The organization may not yet realize it, but time has been called on its habit of lurching from crisis to crisis, relying on its wits to survive. Through the gTLD process, the organization will now have to face up to thousands of companies that have never interacted with ICANN before but who have handed the company $185,000 and simply will not accept that frequent delays with no information are "just the way it is" in the Internet registry world.
It seems unlikely either that those companies would have agreed to the $60,000 of each application fee that is earmarked for ICANN's legal department to cover "risk costs". They weren't there when the policy was drawn up. But now they will likely get to see their money - which could reach $100 million - being spent on protecting the organization from a mistake of its own devising.
The roots of the problem lie in the organization's history. For more than a decade, its peculiar brand of Internet policy-making on the fly worked largely because the organization adopted a highly conservative attitude. As chair for seven years, Vint Cerf imbued an engineer's careful approach into the fiber of the organization. He was able to do so because as "Father of the Internet", Cerf possesses a near legendary status in the Internet community.
At the same time as a dominant chair kept things careful at the Board level, the organization was built and dominated by two lawyers, working hand-in-hand as general counsel and outside counsel.
Anti-trust expert Joe Sims devised a structure of advisory committees and supporting organizations around a core, all-powerful Board whose members were chosen by those same groups. Combined with the fact that ICANN is based in California and is a not-for-profit, the structure - criticized at the time as "byzantine" - effectively shields ICANN from lawsuits. It hasn't failed yet.
While Sims developed a protective shell, Louis Touton, a patent expert, ensured ICANN was not pulled in the wrong direction over trademarks and navigated a course that enabled the organization to sail on, albeit with a lot of unhappy travelers. Put together, this intelligent conservative approach was very effective, if not very popular.
This era also saw two expansions of the Internet's address space: in 2000, seven from a group of 44 were chosen by ICANN's Board and approved; and in 2004, just 10 groups applied under stricter rules and only two were not approved.
Going off the rails
The pressure on ICANN to live up to its mandate to create competition could not be delayed indefinitely and the "new gTLD" process that would liberalize the entire top-level of the Internet slowly developed. As it did so, key figures in the organization changed too.
Cerf's consensus-based conservatism ended and was replaced with an aggressive, liberal approach from new chair Peter Dengate Thrush. He oversaw approval of the controversial dot-xxx domain, despite strong government disapproval, and forced through a Board vote on the new gTLD process with just minutes left in his chairmanship.
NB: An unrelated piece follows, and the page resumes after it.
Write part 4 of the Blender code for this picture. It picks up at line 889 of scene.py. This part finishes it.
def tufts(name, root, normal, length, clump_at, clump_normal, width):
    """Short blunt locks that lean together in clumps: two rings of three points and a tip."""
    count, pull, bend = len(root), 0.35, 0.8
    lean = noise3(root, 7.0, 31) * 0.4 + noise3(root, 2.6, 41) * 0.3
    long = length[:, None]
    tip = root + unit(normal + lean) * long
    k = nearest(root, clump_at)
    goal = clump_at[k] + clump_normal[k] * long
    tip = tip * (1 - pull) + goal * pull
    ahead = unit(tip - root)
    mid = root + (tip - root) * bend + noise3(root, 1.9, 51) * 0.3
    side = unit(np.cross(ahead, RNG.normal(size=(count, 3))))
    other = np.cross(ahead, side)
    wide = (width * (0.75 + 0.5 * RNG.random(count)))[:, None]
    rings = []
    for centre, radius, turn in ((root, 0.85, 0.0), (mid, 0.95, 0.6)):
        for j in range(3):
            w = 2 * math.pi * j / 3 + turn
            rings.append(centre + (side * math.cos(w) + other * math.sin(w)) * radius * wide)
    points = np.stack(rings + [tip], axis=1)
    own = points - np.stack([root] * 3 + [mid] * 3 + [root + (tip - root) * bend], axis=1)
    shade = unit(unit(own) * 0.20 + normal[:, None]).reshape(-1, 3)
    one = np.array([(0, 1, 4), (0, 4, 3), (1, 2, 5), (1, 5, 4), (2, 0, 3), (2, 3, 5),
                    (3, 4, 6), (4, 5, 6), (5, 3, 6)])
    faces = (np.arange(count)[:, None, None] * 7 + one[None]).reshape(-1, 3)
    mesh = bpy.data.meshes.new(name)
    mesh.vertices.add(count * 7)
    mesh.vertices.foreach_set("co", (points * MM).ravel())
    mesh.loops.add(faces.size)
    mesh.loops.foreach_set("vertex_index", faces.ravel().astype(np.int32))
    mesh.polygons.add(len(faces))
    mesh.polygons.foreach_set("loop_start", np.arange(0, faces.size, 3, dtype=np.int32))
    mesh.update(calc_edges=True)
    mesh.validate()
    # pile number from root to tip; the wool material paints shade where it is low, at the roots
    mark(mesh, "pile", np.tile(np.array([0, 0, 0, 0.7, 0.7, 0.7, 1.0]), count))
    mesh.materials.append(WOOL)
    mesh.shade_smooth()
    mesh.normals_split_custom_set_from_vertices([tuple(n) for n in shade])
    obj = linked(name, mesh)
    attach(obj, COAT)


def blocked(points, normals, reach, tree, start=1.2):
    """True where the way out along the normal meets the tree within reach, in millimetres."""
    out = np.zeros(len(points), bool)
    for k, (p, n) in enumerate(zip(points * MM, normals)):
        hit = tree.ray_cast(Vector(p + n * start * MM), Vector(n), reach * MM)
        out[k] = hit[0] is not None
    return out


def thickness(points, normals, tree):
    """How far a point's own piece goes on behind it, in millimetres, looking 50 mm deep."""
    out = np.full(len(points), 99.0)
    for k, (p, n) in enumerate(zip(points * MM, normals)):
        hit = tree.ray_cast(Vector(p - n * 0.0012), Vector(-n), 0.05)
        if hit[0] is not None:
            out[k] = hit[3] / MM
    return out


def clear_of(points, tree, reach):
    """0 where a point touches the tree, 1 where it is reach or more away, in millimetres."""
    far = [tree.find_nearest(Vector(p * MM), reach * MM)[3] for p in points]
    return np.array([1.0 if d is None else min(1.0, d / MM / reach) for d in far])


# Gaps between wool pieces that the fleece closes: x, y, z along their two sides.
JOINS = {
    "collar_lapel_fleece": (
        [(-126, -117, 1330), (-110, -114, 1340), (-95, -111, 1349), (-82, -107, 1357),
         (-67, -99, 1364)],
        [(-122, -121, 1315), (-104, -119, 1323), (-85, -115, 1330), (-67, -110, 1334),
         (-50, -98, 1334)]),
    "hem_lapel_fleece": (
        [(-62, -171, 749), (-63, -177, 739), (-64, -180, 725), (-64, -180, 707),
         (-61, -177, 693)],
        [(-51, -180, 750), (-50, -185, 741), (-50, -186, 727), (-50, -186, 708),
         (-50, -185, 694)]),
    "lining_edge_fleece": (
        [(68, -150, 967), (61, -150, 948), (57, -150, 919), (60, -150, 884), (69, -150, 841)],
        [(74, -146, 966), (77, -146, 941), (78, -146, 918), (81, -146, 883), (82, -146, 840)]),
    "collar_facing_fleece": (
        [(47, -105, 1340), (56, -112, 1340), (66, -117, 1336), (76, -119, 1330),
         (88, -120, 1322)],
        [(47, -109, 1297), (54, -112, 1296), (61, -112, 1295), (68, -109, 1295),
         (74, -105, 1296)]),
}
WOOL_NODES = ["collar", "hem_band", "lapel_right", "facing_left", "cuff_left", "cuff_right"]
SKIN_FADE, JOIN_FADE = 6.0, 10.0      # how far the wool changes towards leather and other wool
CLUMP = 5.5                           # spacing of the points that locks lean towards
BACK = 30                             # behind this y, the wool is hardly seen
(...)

Meanwhile, ICANN's general counsel John Jeffrey attempted to maintain his predecessors' locked-down approach against all the odds and despite the increasingly negative consequences elsewhere in the organization (the FTC's critical report for example focused in on ICANN's failure to maintain compliance with its contracts, which was itself the direct result of a decision to place the compliance division under the risk-adverse general counsel's office).
What started out as strong self-protection mechanisms have long since devolved into a lack of accountability. Mistakes are inevitable in such a fast-moving world as Internet policy, but as the level of accountability over those that make the decisions has fallen, so the number of bad decisions has increased.
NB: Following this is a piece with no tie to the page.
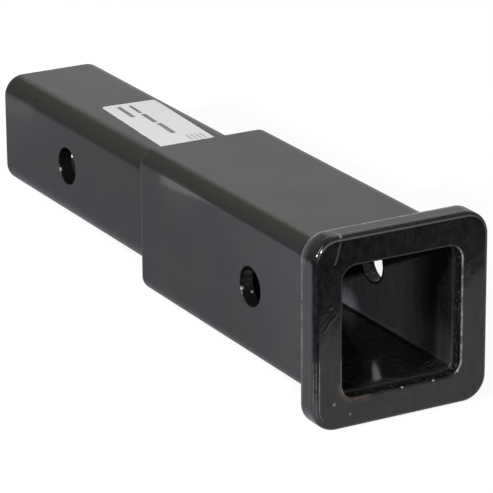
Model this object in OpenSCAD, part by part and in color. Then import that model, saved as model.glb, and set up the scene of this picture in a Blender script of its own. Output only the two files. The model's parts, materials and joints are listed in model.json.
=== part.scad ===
// Hitch receiver extender: a square shank that goes into a vehicle's receiver, let into a wider square
// tube that takes a ball mount of the same size, with a cast collar round its mouth. All welded.
// Millimetres. The length runs along X, towards the mouth. The origin is the middle of the shank's
// pin hole, the pin holes run along Y, and Z is up.

/* [Shank] */
// Width and height of the shank
shank_size = 50.8; // [38:0.1:64]
// Wall of the shank
shank_wall = 6.35; // [3:0.05:8]
// Radius of the shank's outer corners
shank_corner = 9.2; // [7:0.1:12]
// Radius of the shank's inner corners
shank_bore_corner = 2; // [0.5:0.1:6]
// Shank's far end to the middle of its pin hole
end_to_pin = 63.5; // [30:0.5:120]
// Middle of the shank's pin hole to the receiver tube's rear end
pin_to_shoulder = 83.5; // [60:0.5:130]
// Length of shank let into the receiver tube
shank_overlap = 25.4; // [10:0.1:40]

/* [Receiver tube] */
// Clearance between the socket and a shank, on each side
slip_gap = 0.4; // [0.2:0.05:1]
// Wall of the receiver tube
receiver_wall = 5.95; // [4:0.05:8]
// Radius of the receiver tube's outer corners
receiver_corner = 7; // [5.5:0.1:12]
// Radius of the socket's inner corners
socket_corner = 3; // [1:0.1:6]
// Pin hole to pin hole
pin_to_pin = 177.8; // [165:0.1:320]
// Middle of the receiver tube's pin hole to the front of the mouth
pin_to_mouth = 65.2; // [50:0.1:110]

/* [Pin holes] */
// Width of the pin holes
pin_hole = 16.6; // [12:0.1:20]
// Width of the broken edge round each pin hole
hole_chamfer = 0.5; // [0.2:0.1:1]

/* [Mouth collar] */
// How far the collar stands proud of the receiver tube, on each side
collar_rise = 8.2; // [5.5:0.1:12]
// Length of the collar along the tube
collar_depth = 11.1; // [9:0.1:20]
// Length of the lip in front of the tube's end
lip_depth = 4.4; // [2.5:0.1:6.5]
// Step from the socket's wall out to the lip's opening, on each side
lip_step = 1.4; // [0.5:0.1:2.5]
// Radius of the collar's outer corners
collar_corner = 10.4; // [7:0.1:16]
// Radius of the opening's corners
lip_corner = 6; // [3:0.1:9]
// Round-over along the collar's front edge
front_round = 2.3; // [1:0.1:4]
// Round-over along the collar's back edge
back_round = 1; // [0.3:0.1:2]
// Round-over round the opening
mouth_round = 1; // [0.3:0.1:1.8]
// Clearance between the collar's seat and the tube, on each side
seat_gap = 0.15; // [0.05:0.05:0.4]

/* [Weld beads] */
// How far each bead's toe stays back from the edge of the face it is laid on
weld_setback = 1; // [0.3:0.1:2]
// How far a bead swells beyond a flat fillet
weld_crown = 0.6; // [0.2:0.1:1]
// Depth of the ripples on the beads
ripple_depth = 0.35; // [0.1:0.05:0.6]
// Length of one ripple along a bead
ripple_pitch = 3.4; // [2.6:0.1:6]
// How far a ripple's middle trails behind its ends
ripple_lag = 1.1; // [0:0.1:2]

/* [Label] */
// Length of the label
label_length = 71; // [30:1:80]
// Width of the label
label_width = 26; // [12:0.5:30]
// Thickness of the label
label_thickness = 0.15; // [0.1:0.05:0.4]
// Radius of the label's corners
label_corner = 2; // [0.5:0.1:5]
// Front end of the label to the receiver tube's rear end
label_to_shoulder = 9.5; // [8.5:0.5:14]
// Middle of the label, off the shank's centre line
label_side = 2.1; // [-4:0.1:4]
// Turn of the label, stuck on a little askew
label_turn = -3.5; // [-4:0.5:4]

/* [Hidden] */
$fn = 64;
// How far a cutting shape runs past what it cuts
past = 1;
// Points along one ripple
ripple_steps = 3;

shank_bore = shank_size - 2 * shank_wall;
socket_size = shank_size + 2 * slip_gap;
receiver_size = socket_size + 2 * receiver_wall;
collar_size = receiver_size + 2 * collar_rise;
lip_size = socket_size + 2 * lip_step;

shank_end_x = -end_to_pin;
shoulder_x = pin_to_shoulder;
shank_nose_x = shoulder_x + shank_overlap;
mouth_x = pin_to_pin + pin_to_mouth;
tube_front_x = mouth_x - lip_depth;
collar_back_x = mouth_x - collar_depth;

rear_weld_leg = receiver_wall + slip_gap - weld_setback;
collar_weld_leg = collar_rise - back_round - weld_setback;

black_paint = "#3a3a3c";
collar_paint = "#2a2a2c";
label_white = "#e8e8e6";

// Turns a shape drawn upright on the floor so that its height runs along X
module lying_at(x)
  translate([x, 0, 0])
    rotate([0, 90, 0])
      children();

// Rectangle with round corners
module round_rectangle(length, width, corner) {
  square([length, width - 2 * corner], center = true);
  square([length - 2 * corner, width], center = true);
  for (sx = [-1, 1], sy = [-1, 1])
    translate([sx * (length / 2 - corner), sy * (width / 2 - corner)])
      circle(corner);
}

module round_square(size, corner)
  round_rectangle(size, size, corner);

// Square tube lying along X
module square_tube(from_x, to_x, outer, outer_corner, inner, inner_corner)
  difference() {
    lying_at(from_x)
      linear_extrude(to_x - from_x)
        round_square(outer, outer_corner);
    lying_at(from_x - past)
      linear_extrude(to_x - from_x + 2 * past)
        round_square(inner, inner_corner);
  }

// Pin hole straight through a tube, with its outer edges broken
module pin_hole_at(x, tube_size) {
  half = tube_size / 2;
  translate([x, 0, 0])
    rotate([90, 0, 0])
      cylinder(d = pin_hole, h = tube_size + 2 * past, center = true);
  for (side = [-1, 1])
    translate([x, side * half, 0])
      rotate([side * 90, 0, 0])
        translate([0, 0, -past])
          cylinder(r1 = pin_hole / 2 + hole_chamfer + past, r2 = pin_hole / 2 - past,
                   h = hole_chamfer + 2 * past);
}

// Carries a profile round a square: the profile's x is the distance out from the corners' centres,
// its y is the height
module round_the_square(flat)
  for (a = [0 : 90 : 270])
    rotate(a)
      translate([flat / 2, flat / 2, 0]) {
        rotate_extrude(angle = 90)
          children();
        rotate([90, 0, 0])
          linear_extrude(flat)
            children();
      }

// Half of the collar's section, from its corners' centres out, with both outer edges rounded over
module collar_rim() {
  square([collar_corner - front_round, collar_depth]);
  square([collar_corner - back_round, collar_depth - front_round]);
  translate([0, back_round])
    square([collar_corner, collar_depth - front_round - back_round]);
  translate([collar_corner - front_round, collar_depth - front_round])
    circle(front_round);
  translate([collar_corner - back_round, back_round])
    circle(back_round);
}

// What the round-over takes off the opening's edge
module mouth_edge()
  difference() {
    translate([lip_corner - past, collar_depth - mouth_round])
      square([mouth_round + past, mouth_round + past]);
    translate([lip_corner + mouth_round, collar_depth - mouth_round])
      circle(mouth_round);
  }

// Ripples along one side and round one corner of a bead
function side_ripples(flat) = round(flat / ripple_pitch);
function corner_ripples(reach) = max(2, round(reach * PI / 2 / ripple_pitch));

// Point beside a square's outline. u counts steps along it, of which each side has n and each corner k.
// out is the distance from the corners' centres, and x is the place along the tube.
function outline_point(u, n, k, flat, out, x) =
  let (
    quarter = n + k,
    turn = floor(u / quarter),
    v = u - turn * quarter,
    a = 90 * turn + (v > n ? (v - n) * 90 / k : 0),
    slide = v > n ? 0 : (v / n - 1) * flat,
    cy = flat / 2 * (cos(90 * turn) - sin(90 * turn)) - slide * sin(90 * turn),
    cz = flat / 2 * (sin(90 * turn) + cos(90 * turn)) + slide * cos(90 * turn)
  )
  [x, cy + out * cos(a), cz + out * sin(a)];

// Fillet bead in the corner between a square tube and the flat end face at face_x, built as a ring of
// sections. Its root stays tangent to the tube, and the crown swells once for each ripple.
module rippled_bead(face_x, tube_size, corner, leg) {
  flat = tube_size - 2 * corner;
  n = side_ripples(flat) * ripple_steps;
  k = corner_ripples(corner + leg / 2) * ripple_steps;
  stations = 4 * (n + k);
  // sections sit half a step off the corners, and this keeps their chords just clear of the round corner
  clear = 1 / cos(45 / k);
  step_length = flat / n;
  // places across the bead's face, from its outer toe to the tube
  crown = [0.25, 0.5, 0.75];
  section = len(crown) + 3;
  points = [
    for (i = [0 : stations - 1])
      let (
        u = i + 0.5,
        wave = ripple_depth * (1 - cos(360 * (i % ripple_steps) / ripple_steps)) / 2,
        root = corner * (((u % (n + k)) > n) ? clear : 1)
      )
      for (j = [0 : section - 1])
        j == 0 ? outline_point(u, n, k, flat, root, face_x)
        : j == 1 ? outline_point(u, n, k, flat, corner + leg, face_x)
        : j == section - 1 ? outline_point(u, n, k, flat, root, face_x - leg)
        : let (
            t = crown[j - 2],
            swell = (weld_crown - wave) * sin(180 * t),
            lag = ripple_lag / step_length * sin(180 * t),
            out = corner + leg * (1 - t) + swell * sqrt(0.5),
            back = leg * t + swell * sqrt(0.5)
          )
          outline_point((u + stations - lag) % stations, n, k, flat, out, face_x - back)
  ];
  faces = [
    for (i = [0 : stations - 1], j = [0 : section - 1])
      let (
        i2 = (i + 1) % stations,
        j2 = (j + 1) % section,
        a = i * section + j,
        b = i * section + j2,
        c = i2 * section + j2,
        d = i2 * section + j
      )
      each [[a, b, c], [a, c, d]]
  ];
  polyhedron(points, faces, convexity = 8);
}

module shank_tube()
  color(black_paint)
    difference() {
      square_tube(shank_end_x, shank_nose_x, shank_size, shank_corner, shank_bore, shank_bore_corner);
      pin_hole_at(0, shank_size);
    }

module receiver_tube()
  color(black_paint)
    difference() {
      square_tube(shoulder_x, tube_front_x, receiver_size, receiver_corner, socket_size, socket_corner);
      pin_hole_at(pin_to_pin, receiver_size);
    }

module mouth_collar() {
  flat = collar_size - 2 * collar_corner;
  seat = receiver_size + 2 * seat_gap;
  color(collar_paint)
    lying_at(collar_back_x)
      difference() {
        union() {
          translate([-flat / 2, -flat / 2, 0])
            cube([flat, flat, collar_depth]);
          round_the_square(flat)
            collar_rim();
        }
        translate([0, 0, -past])
          linear_extrude(collar_depth - lip_depth + past)
            round_square(seat, receiver_corner + seat_gap);
        translate([0, 0, -past])
          linear_extrude(collar_depth + 2 * past)
            round_square(lip_size, lip_corner);
        round_the_square(lip_size - 2 * lip_corner)
          mouth_edge();
      }
}

module rear_weld()
  color(black_paint)
    rippled_bead(shoulder_x, shank_size, shank_corner, rear_weld_leg);

module collar_weld()
  color(black_paint)
    rippled_bead(collar_back_x, receiver_size, receiver_corner, collar_weld_leg);

module label()
  color(label_white)
    translate([shoulder_x - label_to_shoulder - label_length / 2, label_side, shank_size / 2])
      rotate([0, 0, label_turn])
        linear_extrude(label_thickness)
          round_rectangle(label_length, label_width, label_corner);

shank_tube();
receiver_tube();
mouth_collar();
rear_weld();
collar_weld();
label();
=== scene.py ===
"""Looks of the hitch receiver extender: satin black tubes, glossier collar, rippled welds, sticker."""
import json
import math

import bmesh
import bpy
from mathutils import Matrix, Vector, noise


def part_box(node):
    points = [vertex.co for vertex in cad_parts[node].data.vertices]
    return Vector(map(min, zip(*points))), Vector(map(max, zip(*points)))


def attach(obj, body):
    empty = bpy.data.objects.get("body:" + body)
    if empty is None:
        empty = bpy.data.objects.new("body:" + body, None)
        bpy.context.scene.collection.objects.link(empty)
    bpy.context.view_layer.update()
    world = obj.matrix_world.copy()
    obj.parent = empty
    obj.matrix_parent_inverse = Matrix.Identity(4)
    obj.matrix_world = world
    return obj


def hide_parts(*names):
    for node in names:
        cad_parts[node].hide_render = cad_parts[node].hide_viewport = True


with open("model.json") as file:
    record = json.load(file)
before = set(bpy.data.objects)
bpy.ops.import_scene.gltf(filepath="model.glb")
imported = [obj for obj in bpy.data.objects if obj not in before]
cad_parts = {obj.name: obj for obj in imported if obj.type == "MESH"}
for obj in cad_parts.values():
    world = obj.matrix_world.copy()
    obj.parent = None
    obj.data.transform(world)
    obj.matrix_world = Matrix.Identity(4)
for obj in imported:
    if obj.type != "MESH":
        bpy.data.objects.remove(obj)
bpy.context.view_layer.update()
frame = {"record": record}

MM = 0.001

# Camera, fitted to the outline, the collar's edges and the pin holes of the photograph
CAMERA_AZIMUTH = math.radians(60.763)
CAMERA_ELEVATION = math.radians(19.421)
CAMERA_ROLL = math.radians(-0.366)
CAMERA_DISTANCE = 1.3833
CAMERA_AIM = Vector((0.1365, -0.01006, 0.00067))
CAMERA_LENS = 243.11
SENSOR_WIDTH = 36.0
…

For example, when ICANN does finally emerge from the TAS fiasco, it will have to rely on a system it created called "digital archery" that will split up applicants into batches of 500. Each batch will be dealt with in turn, with each turn expected to take six months. The digital archery solution relies on the monitoring of Internet-speed responses from applicants all over the world as they "click" as close as possible to a pre-set date.
Prior to the failure of its online application system, everyone thought this was just a bad system devised by lawyers' fearful they would be sued for running an illegal lottery; now everyone wonders whether ICANN is even capable of running it.
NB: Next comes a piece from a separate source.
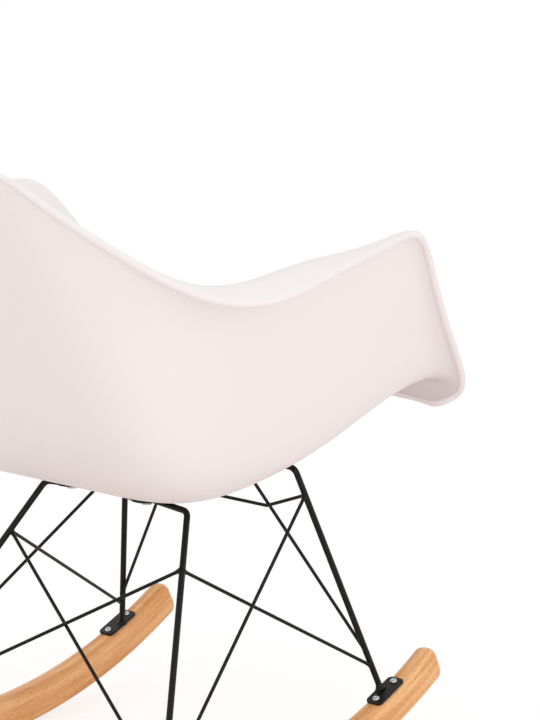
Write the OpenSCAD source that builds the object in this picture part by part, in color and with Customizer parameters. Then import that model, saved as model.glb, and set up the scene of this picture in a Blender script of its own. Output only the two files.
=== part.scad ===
// Moulded armchair shell on a bent-rod base with wooden rockers.
// X points to the front of the chair, Y to its left, Z up. The origin lies on
// the floor under the middle of the chair's bounding box.

/* [Shell] */
// Overall width of the shell across its arms
shell_width = 620; // [560:5:660]
// Wall thickness of the moulded shell
shell_wall = 5; // [4:0.5:6]
// Thickness of the lip that runs round the shell's edge
shell_lip = 8; // [6:0.5:9]
// Height of the lowest point of the shell's underside above the floor
shell_bottom = 352; // [345:1:356]
// Surface steps between two stations along the shell
station_steps = 3; // [2:1:3]
// Surface steps between two control points across the shell
rib_steps = 4; // [3:1:4]

/* [Base rods] */
// Diameter of the leg frame rod
rod_d = 7.2; // [6.5:0.1:8]
// Diameter of the brace wires
wire_d = 4; // [3:0.1:4.5]
// Centreline radius of the bends in the leg frames
bend_r = 10; // [8:0.5:14]
// Height of the front cross bar
front_bar_z = 348.5; // [345:0.5:349]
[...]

Similar mistakes have been made at virtually every level of the organization. Some have been noticeable: such as the $2 million spent on an awareness program for new gTLDs that comprised little more than sending its CEO on a world tour where he spoke in total to a few hundred people; or ICANN's failure to secure the crucial IANA contract from the US government, being told embarrassingly that it had "not met the criteria" despite having run it for more than a decade.
Others manifestations are internal but no less damaging: the death of a hundred good ideas for improvement; a culture of paranoia and mistrust; decisions made by the most powerful rather than the best informed; short term fixes to long-term problems.
And perhaps the most dangerous of all: a belief that it is always in the right, that admitting error is unnecessary and that criticism can be explained away.
Ultimately, the failure of its TAS system will claim a scalp - that of the CEO, Rod Beckstrom. But then Beckstrom was already leaving on 31 June after the Board refused to extend his contract. A new CEO has already been decided but any announcement is on hold until this latest crisis is over.
On his (or hers) first day in office, the new CEO will face an impossible task dealing with a number of pressing and complicated matters, not least of which will be shepherding a now damaged gTLD process through to completion.
But the biggest task lies in fixing the culture at ICANN. It will be no easy feat. Executive management is dominated by two types: veterans entrenched in the organization that will resist any efforts at change; and loyalists brought in under the outgoing CEO who will likely jump ship at the first sign that they are not in favor. Everyone else fled or was kicked out under the current CEO. It leaves COO Akram Atallah, CFO Xavier Calvez and CSO Jeff Moss - none of whom have been at the organization very long - as a core around which a new team would need to be built.
Within ICANN, there exists no culture of being held to account. Neither does the organization revisit its decisions, good or bad, so it never learns. Adding to the problems, the Board, which ultimately makes all the decisions, has grown increasingly comfortable with holding meetings in secret, even to the extent of refusing to admit when it has held one.
This degree of secretiveness, where legal fears take precedence over good governance, and where the organization feels little or no obligation to explain itself is unsustainable.
We may never know who or what really caused ICANN to suspend its flagship program, or the depth of the problem. What we can be fairly sure of is that the extensive delay to reopening the system stems from legal fears of being left open to liability. The moment someone fails to get the Internet extension they had spent years working toward, ICANN can expect to see a lawsuit. As a result, until the lawyers are happy, nothing moves, including finding possible alternatives to gathering applicant information (there is nothing wrong with good old-fashioned paper, you know).
"The quality of this program is more important to everyone involved than the specific date and time," Beckstrom said this week in response to a question about when ICANN would finally get back on track. "We’re all focused on quality here and not just doing things in a hurry."
Of course he could have said: "I don't know. Sorry." But then that's not ICANN's style.